— START Dataset extract —

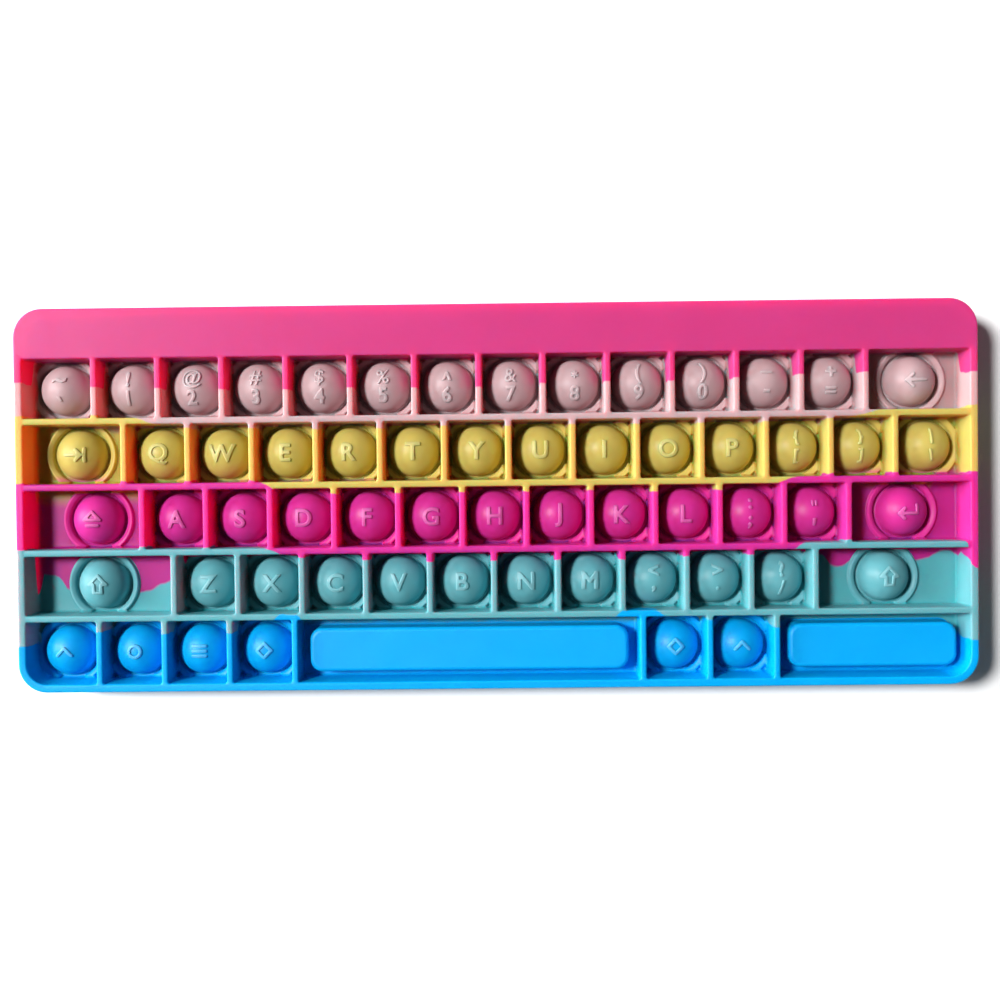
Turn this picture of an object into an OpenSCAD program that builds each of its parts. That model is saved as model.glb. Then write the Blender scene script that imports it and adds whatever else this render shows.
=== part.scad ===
// Pop-bubble keyboard: a silicone tray of square cells laid out like a small keyboard, with a
// push-through bubble in each cell and two fixed raised bars in the bottom row.
// The origin is at the middle of the underside; +X runs along the rows, +Y towards the top rail.

/* [Body] */
// Width of the tray, along X
body_w = 301; // [297:1:305]
// Depth of the tray, along Y
body_d = 120.5; // [119:0.5:122]
// Height from the underside of the skirt to the tops of the walls
body_h = 18; // [17.5:0.1:20]
// Outer radius of the four upright corners
corner_r = 9; // [7:0.5:10]
// Thickness of the outer wall
wall_t = 2.5; // [1.8:0.1:2.8]
// Depth of the plain rail behind the first row, with its front wall
rail_d = 15.75; // [12:0.25:16.25]
// Thickness of the rail's top
rail_top_t = 2; // [1.5:0.1:3]

/* [Cells] */
// Distance between the centre lines of two ribs beside a one-unit key
key_pitch = 20.1; // [20:0.05:20.3]
// Distance between the centre lines of two ribs beside a bottom-row key
low_pitch = 20.5; // [20.2:0.1:20.6]
// Clear depth of a cell in the first four rows
row_clear = 18.65; // [18.5:0.05:18.8]
// Thickness of the ribs between the cells
rib_t = 2; // [1.6:0.1:2.1]
// Depth of a cell, from the tops of the ribs down to the floor
cell_h = 9.5; // [9:0.1:10]
// Thickness of the floor
floor_t = 1.3; // [1:0.1:1.6]

/* [Bubbles] */
// Outer radius of a bubble's sphere
bubble_r = 8.4; // [8:0.1:8.5]
// Height of a bubble's crown above the floor
bubble_rise = 7; // [6:0.1:7]
// Thickness of a bubble's skin
bubble_t = 1.1; // [0.8:0.1:1.4]
// Clearance between a bubble and the hole in the floor that it passes through
bubble_gap = 0.2; // [0.15:0.01:0.25]
// Outer radius of the raised ring around a bubble
ring_r = 11.05; // [11:0.05:11.2]
// Width of the raised ring
ring_w = 1.7; // [1.2:0.05:1.7]
// Height of the raised ring above the floor
ring_h = 1.2; // [1:0.1:1.6]

/* [Bars] */
// Clear space between a bar and the ribs at its ends
bar_end_gap = 3.2; // [2.5:0.1:4]
// Clear space between a bar and the ribs along its sides
bar_side_gap = 2.8; // [2.4:0.1:3.2]
// Height of a bar above the floor
bar_rise = 7; // [5:0.1:8]
// Radius of a bar's upright corners
bar_corner_r = 3.8; // [3:0.1:5]
// Thickness of a bar's shell
bar_t = 1.6; // [1.2:0.1:2]

/* [Hidden] */
$fn = 96;
// The blocks of the moulding stand this far apart, so that each stays a simple solid of its own
seam = 0.02;
floor_top = body_h - cell_h;
floor_bottom = floor_top - floor_t;
bubble_z = floor_top + bubble_rise - bubble_r;
hole_r = bubble_r + bubble_gap;
rib_h = body_h - floor_bottom;

half_w = body_w / 2;
half_d = body_d / 2;
inner_w = half_w - wall_t;
inner_d = half_d - wall_t;
// Centre line of the left wall, where the cells of each row start
row_start = -half_w + wall_t / 2;
row_length = body_w - wall_t;

// Rows from the rail down. A cell is [name, width between rib centre lines, shift of its bubble from
// the middle]; a width of 0 takes what the row has left.
function unit_keys(names, pitch) = [for (n = names) [n, pitch, 0]];
ROWS = [
    concat(
        [["backquote", 23.75, 0]],
        unit_keys(["1", "2", "3", "4", "5", "6", "7", "8", "9", "0", "minus", "equals"], key_pitch),
        [["backspace", 0, 0]]
    ),
    concat(
        [["tab", 32.85, 0]],
        unit_keys(["q", "w", "e", "r", "t", "y", "u", "i", "o", "p", "bracket_left", "bracket_right"],
            key_pitch),
        [["backslash", 0, 0]]
    ),
    concat(
        [["caps", 38.35, 2.4]],
        unit_keys(["a", "s", "d", "f", "g", "h", "j", "k", "l", "semicolon", "quote"], key_pitch),
        [["enter", 0, 0]]
    ),
    concat(
        [["shift_left", 48.05, -1]],
        unit_keys(["z", "x", "c", "v", "b", "n", "m", "comma", "period", "slash"], key_pitch),
        [["shift_right", 0, -0.8]]
    ),
    concat(
        [["control_left", 24.35, 0]],
        unit_keys(["function", "menu", "alt_left"], low_pitch),
        [["bar_space", 109.2, 0], ["alt_right", 20.9, 0], ["control_right", 20.9, 0]],
        [["bar_blank", 0, 0]]
    )
];
row_count = len(ROWS);
last_row = row_count - 1;
last_row_clear = body_d - rail_d - wall_t - last_row * (row_clear + rib_t);
ROW_COLORS = ["lightpink", "khaki", "magenta", "mediumturquoise", "deepskyblue"];

function is_bar(cell) = cell[0] == "bar_space" || cell[0] == "bar_blank";
// Sum of the stated widths of the first n cells of a row
function stated(row, n) = n == 0 ? 0 : stated(row, n - 1) + row[n - 1][1];
function cell_w(row, i) = row[i][1] > 0 ? row[i][1] : row_length - stated(row, len(row));
// Rib centre line at the left and at the right of a cell
function left_x(row, i) = row_start + stated(row, i);
function right_x(row, i) = left_x(row, i) + cell_w(row, i);
function row_depth(r) = r == last_row ? last_row_clear : row_clear;
function row_top(r) = half_d - rail_d - r * (row_clear + rib_t);
function row_y(r) = row_top(r) - row_depth(r) / 2;
// Faces of the cell: the outer cells end at the tray's wall, the others at a rib
function face_left(row, i) = i == 0 ? -inner_w : left_x(row, i) + rib_t / 2;
function face_right(row, i) = i == len(row) - 1 ? inner_w : right_x(row, i) - rib_t / 2;
function bubble_x(row, i) = (face_left(row, i) + face_right(row, i)) / 2 + row[i][2];

// Every bubble as [node name, x, y, row]
BUBBLES = [
    for (r = [0:last_row], i = [0:len(ROWS[r]) - 1])
        if (!is_bar(ROWS[r][i]))
            [str("bubble_", ROWS[r][i][0]), bubble_x(ROWS[r], i), row_y(r), r]
];

// A block with upright sides, given by two opposite corners
module block(low, high) {
    translate(low)
        cube(high - low);
}

// Rectangle with round corners, centred on the origin
module round_outline(w, d, r) {
    square([w - 2 * r, d], center = true);
    square([w, d - 2 * r], center = true);
    for (x = [-1, 1], y = [-1, 1])
        translate([x * (w / 2 - r), y * (d / 2 - r)])
            circle(r);
}

// Inside of the tray's wall, drawn in by one seam so that what fills it stays clear of the wall
module inner_outline() {
    round_outline(2 * (inner_w - seam), 2 * (inner_d - seam), corner_r - wall_t - seam);
}

// Outer wall and skirt: four straight lengths and four round corners, from the table to the top
module outer_wall() {
    straight_w = half_w - corner_r - seam;
    straight_d = half_d - corner_r - seam;
    for (s = [-1, 1]) {
        translate([0, s * (half_d - wall_t / 2), body_h / 2])
            cube([2 * straight_w, wall_t, body_h], center = true);
        translate([s * (half_w - wall_t / 2), 0, body_h / 2])
            cube([wall_t, 2 * straight_d, body_h], center = true);
    }
    for (a = [0, 1, 2, 3])
        translate([
            (a == 0 || a == 3 ? 1 : -1) * (half_w - corner_r),
            (a < 2 ? 1 : -1) * (half_d - corner_r),
            0
        ])
            rotate([0, 0, 90 * a])
                intersection() {
                    difference() {
                        cylinder(r = corner_r, h = body_h);
                        translate([0, 0, -1])
                            cylinder(r = corner_r - wall_t, h = body_h + 2);
                    }
                    cube([corner_r, corner_r, body_h]);
                }
}

// Plain rail behind the first row: a flat top, open below, and a front wall down to the floor
module rail() {
    front = half_d - rail_d;
    block([-inner_w + seam, front, floor_bottom], [inner_w - seam, front + rib_t, body_h]);
    translate([0, 0, body_h - rail_top_t])
        linear_extrude(rail_top_t)
            intersection() {
                inner_outline();
                translate([-inner_w, front + rib_t + seam])
                    square([2 * inner_w, rail_d]);
            }
}

// Long rib under row r
module row_rib(r) {
    y = row_top(r) - row_depth(r);
    block([-inner_w + seam, y - rib_t, floor_bottom], [inner_w - seam, y, body_h]);
}

// Short ribs between the cells of row r
module cell_ribs(r) {
    row = ROWS[r];
    for (i = [1:len(row) - 1])
        translate([left_x(row, i), row_y(r), floor_bottom + rib_h / 2])
            cube([rib_t, row_depth(r) - 2 * seam, rib_h], center = true);
}

// Outline of the floor of cell i in row r
module cell_outline(r, i) {
    row = ROWS[r];
    x0 = face_left(row, i) + seam;
    x1 = face_right(row, i) - seam;
    y1 = row_top(r) - seam;
    y0 = row_top(r) - row_depth(r) + seam;
    intersection() {
        inner_outline();
        translate([x0, y0])
            square([x1 - x0, y1 - y0]);
    }
}

// Floor of a cell with a bubble: a plate with the bubble's hole, and what the cell has room for of
// the raised ring around it
module bubble_floor(r, i) {
    x = bubble_x(ROWS[r], i);
    translate([0, 0, floor_bottom])
        linear_extrude(floor_t)
            difference() {
                cell_outline(r, i);
                translate([x, row_y(r)])
                    circle(hole_r);
            }
    translate([0, 0, floor_top])
        linear_extrude(ring_h)
            intersection() {
                cell_outline(r, i);
                translate([x, row_y(r)])
                    difference() {
                        circle(ring_r);
                        circle(ring_r - ring_w);
                    }
            }
}

// Floor of a cell with a bar, and the bar: a plateau with round corners, open below
module bar_floor(r, i) {
    row = ROWS[r];
    w = face_right(row, i) - face_left(row, i) - 2 * bar_end_gap;
    d = row_depth(r) - 2 * bar_side_gap;
    middle = [(face_left(row, i) + face_right(row, i)) / 2, row_y(r), 0];
    translate([0, 0, floor_bottom])
        linear_extrude(floor_t)
            difference() {
                cell_outline(r, i);
                translate(middle)
                    round_outline(w, d, bar_corner_r);
            }
    translate(middle)
        difference() {
            translate([0, 0, floor_bottom])
                linear_extrude(floor_t + bar_rise)
                    round_outline(w - 2 * seam, d - 2 * seam, bar_corner_r - seam);
            translate([0, 0, floor_bottom - 1])
                linear_extrude(floor_t + bar_rise - bar_t + 1)
                    round_outline(w - 2 * bar_t, d - 2 * bar_t, bar_corner_r - bar_t);
        }
}

module tray() {
    color("hotpink") {
        outer_wall();
        rail();
    }
    for (r = [0:last_row])
        color(ROW_COLORS[r]) {
            if (r < last_row)
                row_rib(r);
            cell_ribs(r);
            for (i = [0:len(ROWS[r]) - 1])
                if (is_bar(ROWS[r][i]))
                    bar_floor(r, i);
                else
                    bubble_floor(r, i);
        }
}

// Bubble: a domed skin with its rim in the hole of the floor
module bubble(place) {
    color(ROW_COLORS[place[3]])
        translate([place[1], place[2], bubble_z])
            rotate_extrude()
                intersection() {
                    difference() {
                        circle(bubble_r);
                        circle(bubble_r - bubble_t);
                    }
                    translate([0, floor_bottom - bubble_z])
                        square([bubble_r, 2 * bubble_r]);
                }
}

tray();
for (place = BUBBLES)
    bubble(place);
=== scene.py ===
"""Looks of the pop-bubble keyboard: a soft silicone tray in six flowing colours, with a raised legend on
each bubble. Lengths are in millimetres, as in the CAD, and become metres as each mesh is made."""

import math

import bmesh
import bpy
from mathutils import Euler, Matrix, Vector
from mathutils.geometry import delaunay_2d_cdt


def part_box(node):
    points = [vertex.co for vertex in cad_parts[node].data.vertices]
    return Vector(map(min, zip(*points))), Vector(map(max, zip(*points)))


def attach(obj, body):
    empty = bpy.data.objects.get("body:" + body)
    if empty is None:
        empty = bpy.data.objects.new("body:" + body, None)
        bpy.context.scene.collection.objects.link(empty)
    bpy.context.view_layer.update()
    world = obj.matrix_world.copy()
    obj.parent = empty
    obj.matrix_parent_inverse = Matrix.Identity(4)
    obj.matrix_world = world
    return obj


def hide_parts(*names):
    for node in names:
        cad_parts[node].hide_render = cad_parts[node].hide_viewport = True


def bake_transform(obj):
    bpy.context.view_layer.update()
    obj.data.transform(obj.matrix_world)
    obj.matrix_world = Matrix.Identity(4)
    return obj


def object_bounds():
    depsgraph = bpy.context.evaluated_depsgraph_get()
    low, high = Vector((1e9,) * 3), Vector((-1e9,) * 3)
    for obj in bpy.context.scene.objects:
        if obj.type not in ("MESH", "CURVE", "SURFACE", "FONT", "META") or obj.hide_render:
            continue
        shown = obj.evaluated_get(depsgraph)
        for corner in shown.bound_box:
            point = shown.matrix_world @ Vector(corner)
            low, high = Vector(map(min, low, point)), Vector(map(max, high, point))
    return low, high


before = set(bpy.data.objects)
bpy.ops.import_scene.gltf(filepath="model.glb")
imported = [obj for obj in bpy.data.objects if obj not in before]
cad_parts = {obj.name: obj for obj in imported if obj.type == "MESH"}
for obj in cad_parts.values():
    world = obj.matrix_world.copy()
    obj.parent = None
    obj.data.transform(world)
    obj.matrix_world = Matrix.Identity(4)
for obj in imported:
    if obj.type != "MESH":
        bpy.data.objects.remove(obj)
cad_low, cad_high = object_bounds()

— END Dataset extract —

• _Task brief_:
Copy out all lines where the word "this" appears.

• _The answer_:
Turn this picture of an object into an OpenSCAD program that builds each of its parts. That model is saved as model.glb. Then write the Blender scene script that imports it and adds whatever else this render shows.
// The blocks of the moulding stand this far apart, so that each stays a simple solid of its own